# Superman Returns



## noodles (Jul 3, 2006)

Wow...what a totally ok movie.


----------



## Leon (Jul 3, 2006)

now that is one screaming endorsement


----------



## noodles (Jul 3, 2006)

It didn't suck, but it wasn't great, either. It just sorta...was.


----------



## Leon (Jul 3, 2006)

i've eaten food like that before. it wasn't good, it wasn't bad, it just seemed to eventually fill me up.

i heard some speculation that Kevin Smith was actually asked to direct this. ...and i think i heard it from him, when he came to talk at UC a few years back. he said he'd have done it all in dialogue, with no flying. i'd definitely pay $8 to see that.


----------



## Mykie (Jul 3, 2006)

Yeah it was good...


----------



## Leon (Jul 3, 2006)

wow, now i totally want to see it!


----------



## noodles (Jul 3, 2006)

^ Wait for rental.

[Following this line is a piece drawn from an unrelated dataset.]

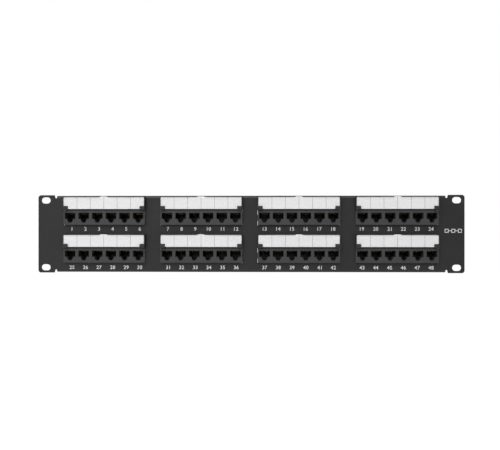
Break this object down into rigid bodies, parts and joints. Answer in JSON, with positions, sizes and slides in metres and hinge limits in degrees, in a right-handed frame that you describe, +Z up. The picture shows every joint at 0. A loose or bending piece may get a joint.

It wasn't exactly overloaded with the OMG MU$T $EE TEH 3FF33CTS 0N TEH B1G $Cr33N!


----------



## Chris (Jul 3, 2006)

Leon said:


> i've eaten food like that before. it wasn't good, it wasn't bad, it just seemed to eventually fill me up.
> 
> i heard some speculation that Kevin Smith was actually asked to direct this. ...and i think i heard it from him, when he came to talk at UC a few years back. he said he'd have done it all in dialogue, with no flying. i'd definitely pay $8 to see that.



I assume he was kidding. He's clever and all but if he'd seriously butcher a classic film legacy by ignoring everything that made the old movies cool and doing it 100% "his way".. Well that's just fuckin' lame.


----------



## noodles (Jul 3, 2006)

^ No shit. Superman without flying is like porno without fucking.


----------



## Chris (Jul 3, 2006)

noodles said:


> ^ No shit. Superman without flying is like porno without fucking.



I know all about that. I was just in a hotel for 11 days.


----------



## Ken (Jul 3, 2006)

noodles said:


> ^ No shit. Superman without flying is like porno without fucking.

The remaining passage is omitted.